A few weeks later in New York City he is accompanied by Long and Yank marvels at all the steel construction around them. He realizes more than ever that he and the others work a primitive job in a modern world. The people wander in Kabuki-style masks with huge empty eyes and small mouths. They chitter like aliens and Yank’s devolution into a beast is emphasized when their sounds make no sense to him. Yank develops a dramatic animosity toward rich man Douglas because he still resents the way Mildred has treated him too, so in Yank’s mind, the steel itself becomes another enemy. It represents progress, but also is the material of the bars of cages, one of which he finds himself in, courtesy of the NYPD where his cell mates (Bratkowski, Grivna and Schall) beat him badly.

He seeks refuge in a union (communist) hall, but his presence is misinterpreted. He ends up in a zoo, facing a great ape (wonderfully rendered in a shadow on the backdrop) and is, at last, aware that he is looking in a mirror. That in modern society (the early 1920s), he is Other, and he has been in cages, some steel like jail, some not, like the cage of his own making in the bowels of the great ship, which is  the only one in which he belonged.

O’Neill subtitled this play “A Comedy of Ancient and Modern Life.” To me, that’s a little like Chekhov or Kafka claiming their work were comedies, but the terms “ancient” and “modern” are key. Yank would have been a king in ancient times, but he is a plebe in the modern world. As large as he is, unless he’s causing trouble, he’s invisible, as the masked toffs make clear. Thus he is naturally drawn to the last cage where he puts himself, still hoping to find his own kind. I see that as tragedy, and it fits on a continuum with all the 20th century angst ridden plays about the individual against an unfeeling society such as Death of a Salesman, A Streetcar Named Desire, One Flew Over the Cuckoo’s Nest, and others.

He  can be classified with the so-called monsters of centuries ago as well, such as The Hunchback of Notre Dame and the abovementioned Othello, and even Shylock and Twain’s Jim—an endless line of heroes and anti-heroes who find themselves on the outside looking in.
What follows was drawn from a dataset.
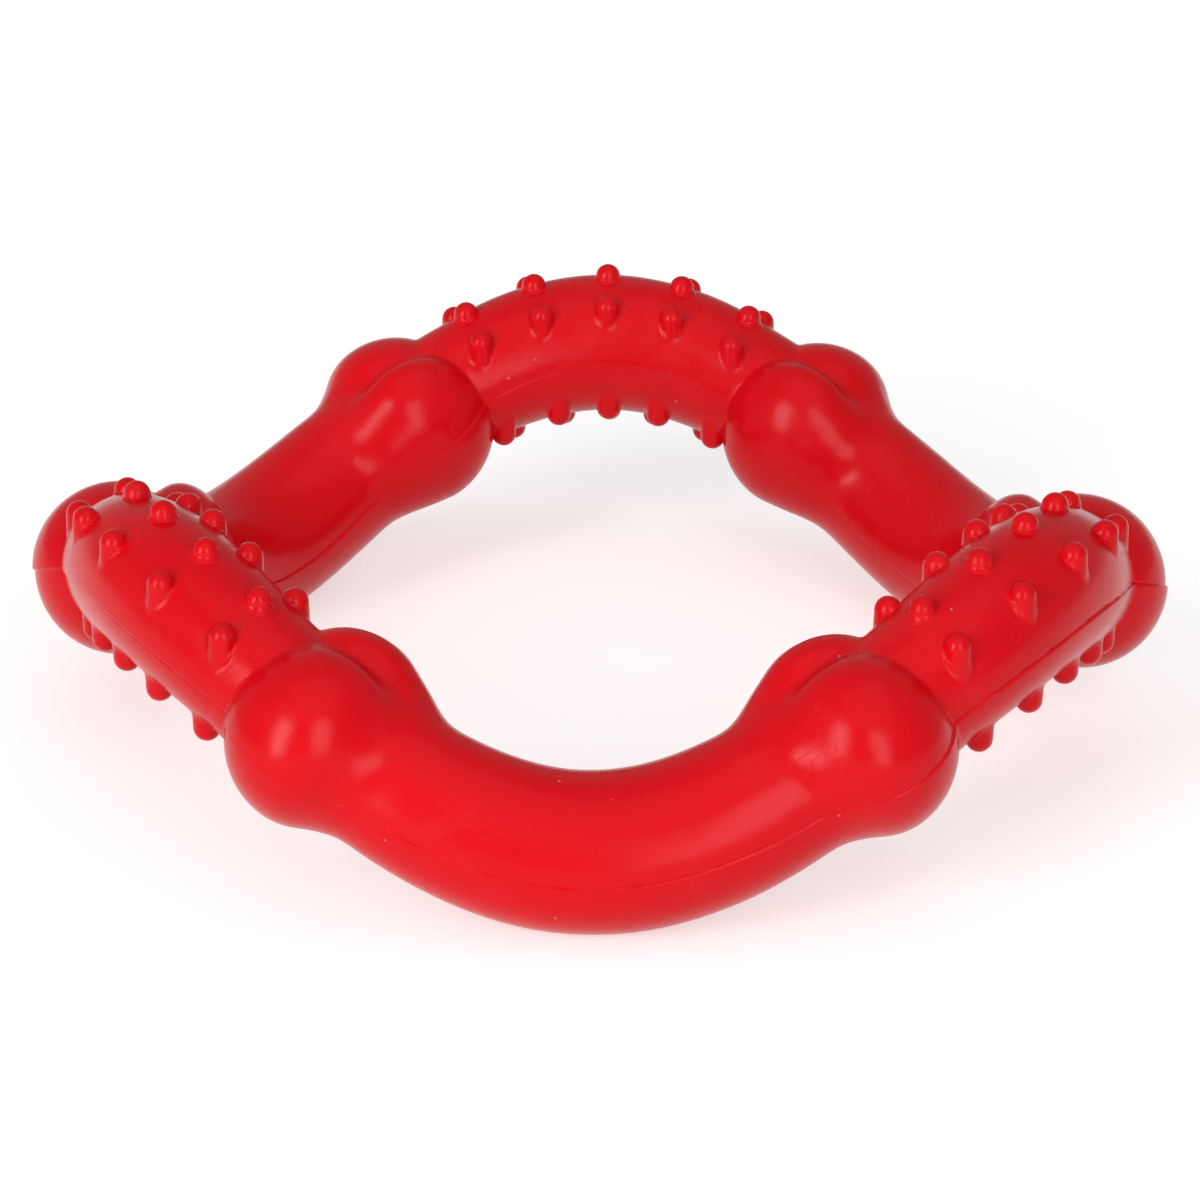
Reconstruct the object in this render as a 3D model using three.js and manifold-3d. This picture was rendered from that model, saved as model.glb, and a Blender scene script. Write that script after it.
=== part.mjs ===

Alienation is a classic theme then, and disenfranchisement. But as O’Neill has a debt to many earlier writers, Merian C. Cooper may owe O’Neill a lot too, because it wouldn’t be a surprise to find out that Yank was the inspiration for Cooper’s iconic King Kong, who also had a thing for pretty girls in white dresses that found him repulsive. But it is, in the end, a universal tale of sorrow and woe which can only end one way.

Every actor in this play is spot on in his role, but Harris stands out, as he should with Grivna giving him a run for his money with his songs and dreams and perfect Irish brogue. The staging goes beyond imaginative, and Siler’s sound is a huge part of the mood with the drumbeats not only marking time for the stokers, but all time. The beat of the human heart is also one of the recurring rhythms. Jennifer “JC” Krajicek’s costumes add a lot to the sense of place and time, and also help delineate character through details like an uneven skirt hem for Mildred.

In this evocative and memorable rendition of the timeless character of the invisible man and the roaring beast inside him, an ego controlled almost entirely by an id, Boehm and his assistant director Wendy Renee Greenwood have performed a little miracle. This production is not to be missed.